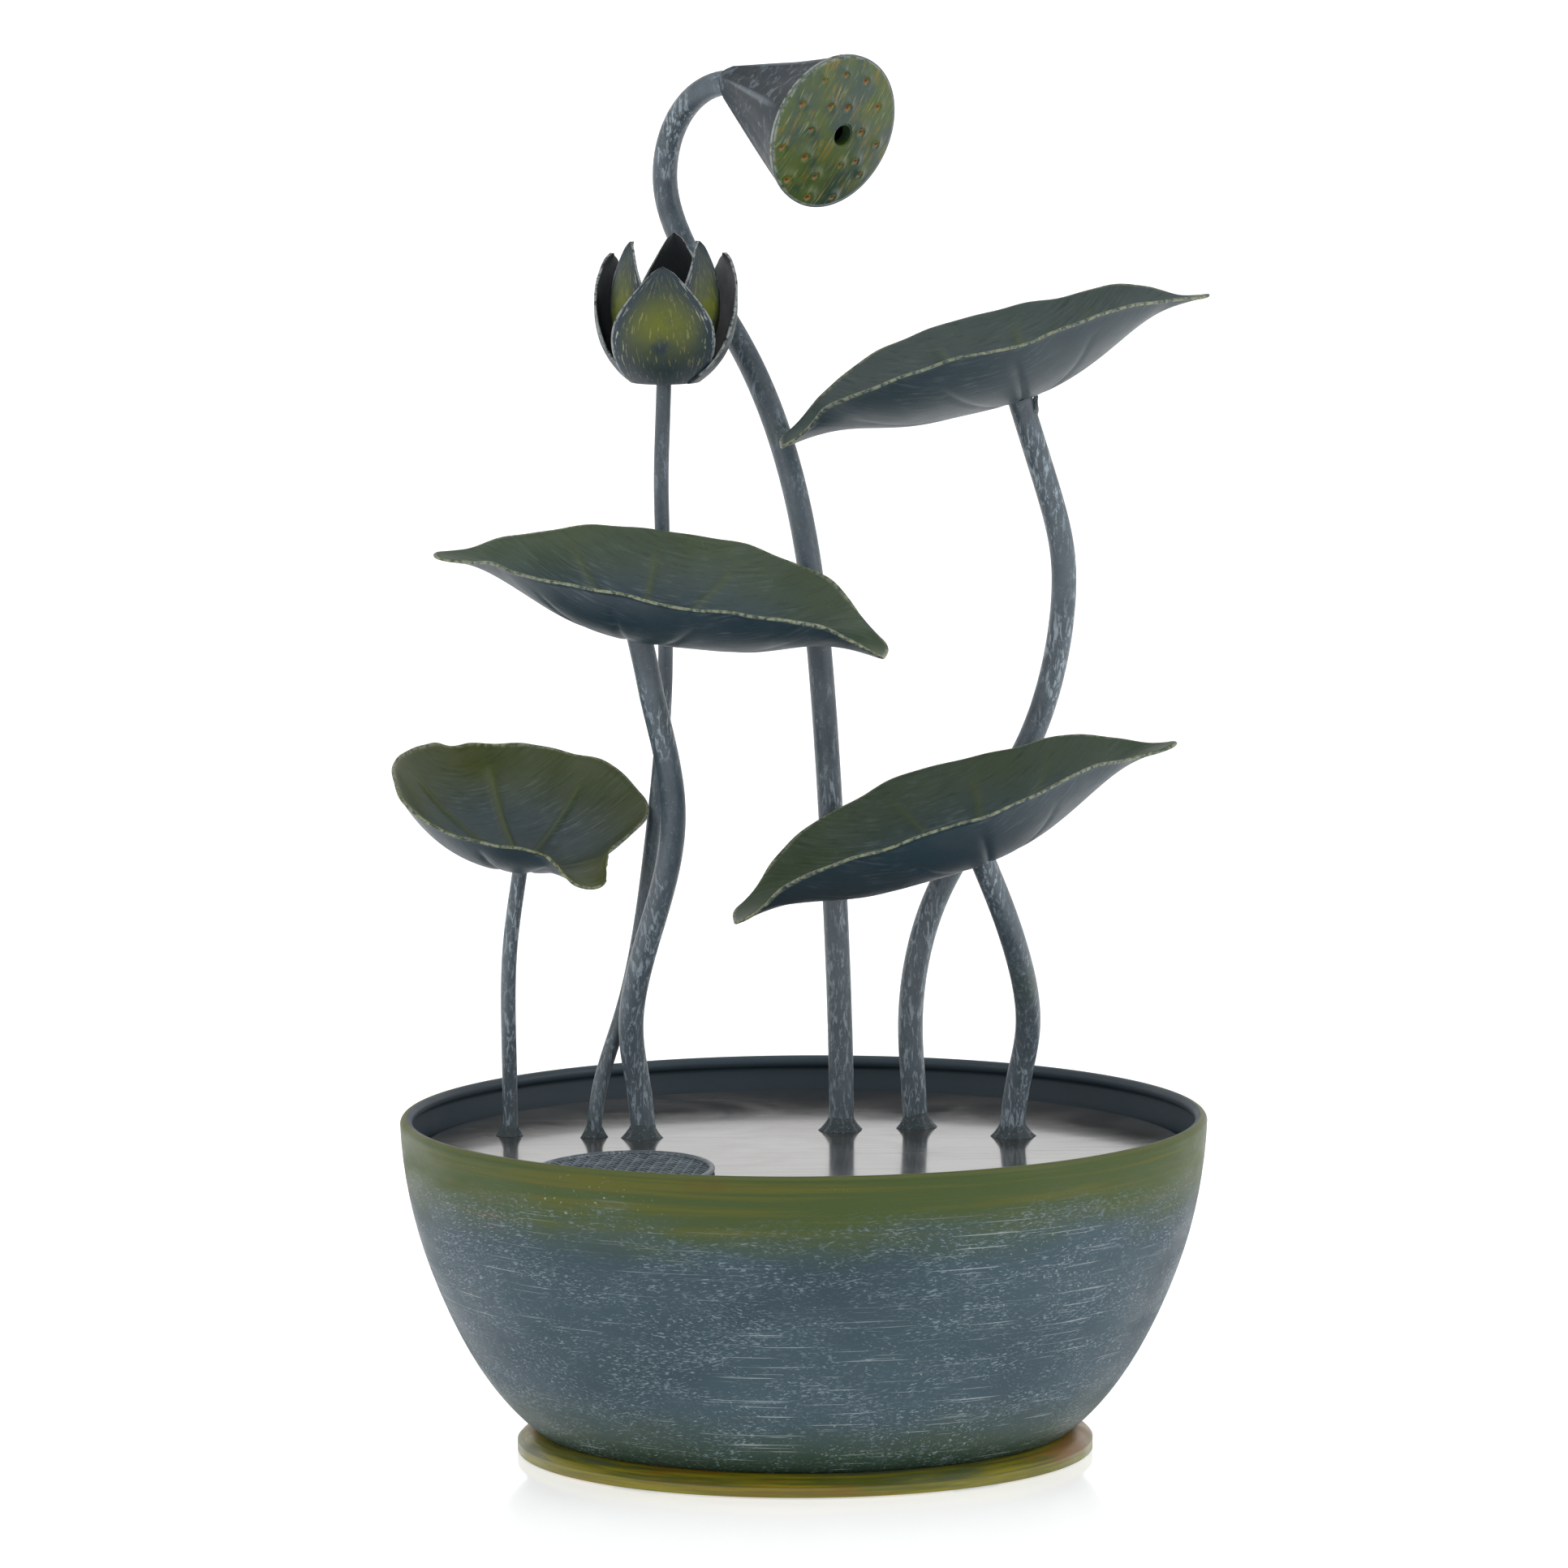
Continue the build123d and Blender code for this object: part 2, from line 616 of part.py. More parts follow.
face_centre = pod_start + (pod_length - face_set_back) * pod_heading
face_frame = Plane(origin=face_centre, x_dir=-1 * pod_side, z_dir=pod_heading)
face_radius = pod_radius - pod_sheet - 0.6
with BuildPart() as pod_face:
    with BuildSketch(Plane(origin=face_centre, x_dir=pod_heading, z_dir=pod_side)):
        with BuildLine():
            Line((0, 0), (0, face_radius))
            ThreePointArc((0, face_radius), (0.75 * face_dome, face_radius / 2), (face_dome, 0))
            Line((face_dome, 0), (0, 0))
        make_face()
    revolve(axis=Axis(face_centre, pod_heading))
    with BuildSketch(face_frame):
        with Locations(nozzle_place):
            Circle(nozzle_outer)
    extrude(amount=2 * face_dome, mode=Mode.SUBTRACT)
save(pod_face, "pod_face")

with BuildPart() as pod_nozzle:
    with BuildSketch(face_frame):
        with Locations(nozzle_place):
            Circle(nozzle_outer)
            Circle(nozzle_bore, mode=Mode.SUBTRACT)
    extrude(amount=face_dome + nozzle_proud)
save(pod_nozzle, "pod_nozzle")


# ---------------------------------------------------------------- flower
def petal_cup(base, foot, widest, tip, height, turn):
    """Three pointed petals pressed from one sheet: a thin cup with a notch between each pair of petals."""
    x = flower_centre[0]
    floor = base + petal_sheet
    inner_foot = foot - 0.6 * petal_sheet
    belly = base + petal_widest_share * height
    top = base + height
    with BuildPart() as cup:
        with BuildSketch(Plane.XZ.offset(-flower_centre[1])):
            with BuildLine():
                Polyline((x, floor), (x, base), (x + foot, base))
                Spline((x + foot, base), (x + widest, belly), (x + tip, top))
                Line((x + tip, top), (x + tip - petal_sheet, top))
                Spline((x + tip - petal_sheet, top), (x + widest - petal_sheet, belly),
                       (x + inner_foot, floor))
                Line((x + inner_foot, floor), (x, floor))
            make_face()
        revolve(axis=Axis((*flower_centre, 0), (0, 0, 1)))
        notch_z = petal_notch_share * height
        half = tip * sin(radians(60))
        for notch in range(3):
            facing = radians(turn + 120 * notch)
            side = Plane(origin=(*flower_centre, base), x_dir=(-sin(facing), cos(facing), 0),
                         z_dir=(cos(facing), sin(facing), 0))
            with BuildSketch(side):
                with BuildLine():
                    ThreePointArc((0, notch_z), (0.56 * half, 0.64 * height), (half, height))
                    Line((half, height), (half, 1.2 * height))
                    Line((half, 1.2 * height), (-half, 1.2 * height))
                    Line((-half, 1.2 * height), (-half, height))
                    ThreePointArc((-half, height), (-0.56 * half, 0.64 * height), (0, notch_z))
                make_face()
            extrude(amount=2 * widest, mode=Mode.SUBTRACT)
    return cup


flower_outer = petal_cup(flower_base, *outer_petals, 90)
save(flower_outer, "flower_outer")
flower_inner = petal_cup(flower_base + petal_sheet, *inner_petals, 30)
save(flower_inner, "flower_inner")


# ---------------------------------------------------------------- leaves
def leaf(place, length, stations, keel_share):
    """A pressed leaf: thin arched sections lofted from the tail to the pouring lip."""
    frame = Plane(place)
    with BuildPart() as blade:
        for share, half_width, rim, keel in stations:
            edge = min(0.9, 0.4 * half_width)
            centre = frame.from_local_coords((length * (share - keel_share), 0, 0))
            with BuildSketch(Plane(origin=centre, x_dir=frame.y_dir, z_dir=frame.x_dir)):
                with BuildLine():
                    ThreePointArc((-half_width, rim), (0, keel), (half_width, rim))
                    Line((half_width, rim), (half_width - edge, rim + 0.3))
                    ThreePointArc((half_width - edge, rim + 0.3), (0, keel + sheet),
                                  (edge - half_width, rim + 0.3))
                    Line((edge - half_width, rim + 0.3), (-half_width, rim))
                make_face()
        loft()
    return blade


for leaf_name, place, length, stations, share in (
    ("upper_leaf", upper_place, upper_length, leaf_stations, leaf_keel_share),
    ("middle_leaf", middle_place, middle_length, leaf_stations, leaf_keel_share),
    ("lower_leaf", lower_place, lower_length, leaf_stations, leaf_keel_share),
    ("small_leaf", small_place, small_length, small_leaf_stations, small_keel_share),
):
    save(leaf(place, length, stations, share), leaf_name)
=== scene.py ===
import math

import bmesh
import bpy
import numpy as np
from mathutils import Matrix, Vector
from mathutils.bvhtree import BVHTree


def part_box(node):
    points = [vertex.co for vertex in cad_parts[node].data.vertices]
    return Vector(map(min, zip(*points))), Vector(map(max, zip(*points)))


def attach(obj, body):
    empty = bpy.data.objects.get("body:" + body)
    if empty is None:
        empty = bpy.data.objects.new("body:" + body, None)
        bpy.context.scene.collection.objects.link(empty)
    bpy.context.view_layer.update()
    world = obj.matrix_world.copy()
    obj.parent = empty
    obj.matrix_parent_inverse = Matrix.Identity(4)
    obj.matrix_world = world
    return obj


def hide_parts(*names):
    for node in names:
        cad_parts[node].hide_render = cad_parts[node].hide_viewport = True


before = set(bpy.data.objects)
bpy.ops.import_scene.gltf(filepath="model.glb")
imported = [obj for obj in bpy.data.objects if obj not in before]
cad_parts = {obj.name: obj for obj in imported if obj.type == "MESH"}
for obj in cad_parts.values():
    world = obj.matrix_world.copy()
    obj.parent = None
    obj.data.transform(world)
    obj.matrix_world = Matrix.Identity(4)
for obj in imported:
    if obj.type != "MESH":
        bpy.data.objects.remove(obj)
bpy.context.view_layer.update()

# Tabletop lotus fountain. Metres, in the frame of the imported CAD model: +Z up, front towards -Y.

MM = 0.001

SHEET = 1.0 * MM
BEAD = 1.9 * MM


# ---------------------------------------------------------------- small helpers
def srgb(red, green, blue):
    """Linear colour from 0-255 screen values."""
    def channel(value):
        value /= 255
        return value / 12.92 if value <= 0.04045 else ((value + 0.055) / 1.055) ** 2.4
    return channel(red), channel(green), channel(blue), 1.0


def node_mesh(name):
    """Vertices and triangles of a CAD node."""
    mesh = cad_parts[name].data
    mesh.calc_loop_triangles()
    points = np.array([v.co[:] for v in mesh.vertices])
    triangles = np.array([t.vertices[:] for t in mesh.loop_triangles])
    return points, triangles


def node_centre(name):
    low, high = (np.array(corner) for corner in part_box(name))
    return (low + high) / 2


def ray_tree(name):
    """A CAD node's surface in the form that rays are cast at."""
    points, triangles = node_mesh(name)
    return BVHTree.FromPolygons([Vector(p) for p in points], [tuple(t) for t in triangles])


def full_turn(count):
    """Evenly spaced angles round a circle."""
    return np.linspace(0, 2 * math.pi, count, endpoint=False)


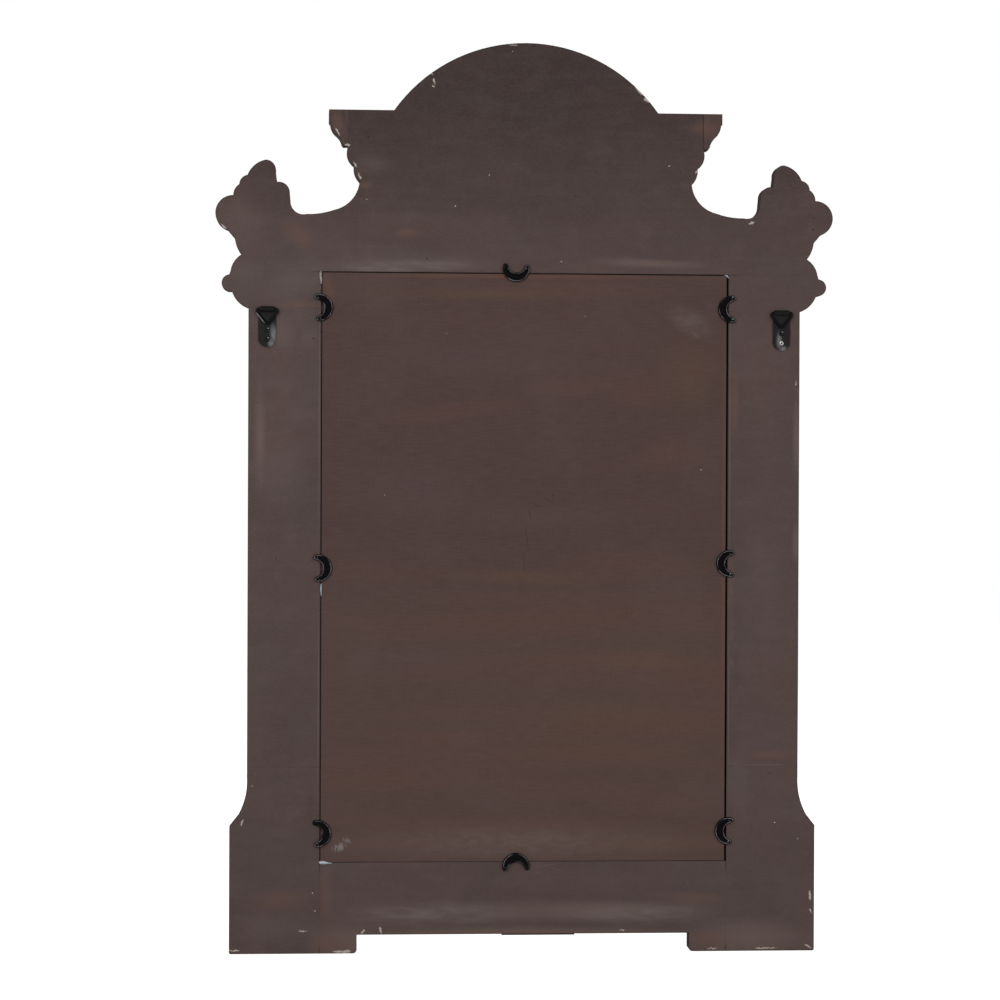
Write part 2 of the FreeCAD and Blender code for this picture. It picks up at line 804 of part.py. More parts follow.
def make_moulded_block(label, half_width, core, bottom, height, projection, shares, x="0"):
    # A moulding returned on both ends: the same profile is seen from the front and the side
    body = new_body(label)
    depth = value(core)
    tall = value(height)
    out = value(projection)

    def profile(start):
        return mapped(shares, lambda share: (start + out * share[0], tall * share[1]))

    front = new_sketch(body, "XZ_Plane", f"{label}Front")
    outline = profile(value(half_width))
    draw_outline(front, outline + backwards(mirrored(outline, -1)))
    pad(body, front, f"{core} + {projection}", f"{label}Block")
    side_view = new_sketch(body, "YZ_Plane", f"{label}Profile")
    margin = size("overrun")
    far = -depth - out - margin
    waste = turned_over(profile(depth))
    last = waste[-1][1] if isinstance(waste[-1][0], tuple) else waste[-1]
    waste = [(far, -margin), (waste[0][0], -margin)] + waste
    waste += [(last[0], tall + margin), (far, tall + margin)]
    draw_outline(side_view, waste)
    cut_through(body, side_view, f"{label}Cut")
    place(body, x=x, y="-Sizes.board_thickness", z=bottom)
    return body


# Mouldings in shares of their projection and height, from the foot to the top
capital_shares = [
    (0.0, 0.0), (0.0, 0.12), ((0.30, 0.20), (0.0, 0.28)), (0.0, 0.50),
    ((0.35, 0.55), (0.72, 0.74)), (1.0, 0.74), (1.0, 1.0)]
pilaster_base_shares = [
    (1.0, 0.0), (1.0, 0.54), ((0.5, 0.64), (0.45, 0.78)),
    ((0.62, 0.86), (0.45, 0.94)), (0.0, 1.0)]
frieze_shares = [
    (0.0, 0.0), (0.0, 0.18), ((0.22, 0.24), (0.0, 0.30)), (0.08, 0.34),
    ((0.25, 0.60), (0.80, 0.70)), (0.88, 0.70), (1.0, 0.76), (1.0, 1.0)]
# Three flutes, spaced over the shaft in shares of its width
flute_spacing_share = 0.29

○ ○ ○

AIM - Retype, exactly and in full, the lines above from the one containing "bpy.data.objects.remove(obj)" through the one containing "BEAD = 1.9 * MM".

THE ANSWER -
        bpy.data.objects.remove(obj)
bpy.context.view_layer.update()

# Tabletop lotus fountain. Metres, in the frame of the imported CAD model: +Z up, front towards -Y.

MM = 0.001

SHEET = 1.0 * MM
BEAD = 1.9 * MM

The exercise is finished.